"Fran Burstall (Gmail)" <address@hidden> writes:
> On Sat, 6 Oct 2018 at 09:11, Fran Burstall (Gmail) <
> address@hidden> wrote:
>
>
>
> On Sat, 6 Oct 2018 at 03:31, Mike Kazantsev <address@hidden
> > wrote:
>
> On Sat, 6 Oct 2018 00:03:59 +0100
> Fran Burstall <address@hidden> wrote:
>
> > Have a look at a new version on the emms-playlist-limit
> branch.
> >
> > Now "/ d" filters by regexp on what the playlist buffer
> shows (strictly, on
> > what `emms-track-description-function' returns for each
> track). I hope
> > this gives what Mike wants while addressing Yoni's concern.
>
> Indeed it works and is very useful, thanks!
>
> Also very intuitive to me how to use such limiting in
> general,
> as it's same pattern as with ibuffer and such using the /
> key.
>
> One random small thing I've noticed at the top of "git log -u
> origin/emms-playlist-limit":
>
> diff --git a/lisp/emms-playlist-limit.el b/lisp/
> emms-playlist-limit.el
> index 5f0cb28..9fcc74b 100644
> --- a/lisp/emms-playlist-limit.el
> +++ b/lisp/emms-playlist-limit.el
> @@ -45,6 +45,7 @@
> ;; / a emms-playlist-limit-to-info-artist
> ;; / b emms-playlist-limit-to-info-album
> ;; / c emms-playlist-limit-to-info-composer
> +;; / d emms-playlist-limit-to-description
> ;; / g emms-playlist-limit-to-info-genre
> ;; / n emms-playlist-limit-to-name
> ;; / p emms-playlist-limit-to-info-performer
> @@ -79,11 +80,11 @@ the current playlist." attribute)
>
> ^^^ it looks like a tab slipped-in there among spaces or
> vice-versa.
>
>
> Well spotted.

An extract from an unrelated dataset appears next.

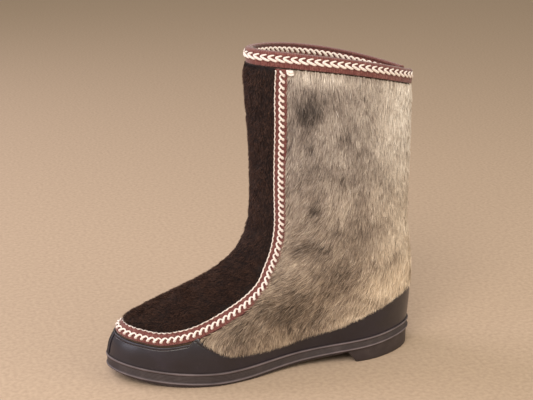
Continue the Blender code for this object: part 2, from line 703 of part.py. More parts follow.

Now fixed.
>
>
> OK to merge this into master?
Please do.
Done.
Meanwhile, I was going to document emms-playlist-limit-to-description and was about to add to emms.texinfo:
@item / d
@kindex / d
@findex emms-playlist-limit-to-description
Create a new playlist buffer and populate it with tracks
whose track description matches the given regular
_expression_ (default: the track description of the
track at point).
when I noticed that the other entries do not mention that the emms-playlist-limit-to-* functions take a regexp as argument.
Was that deliberate to keep things short? Shall I follow suit?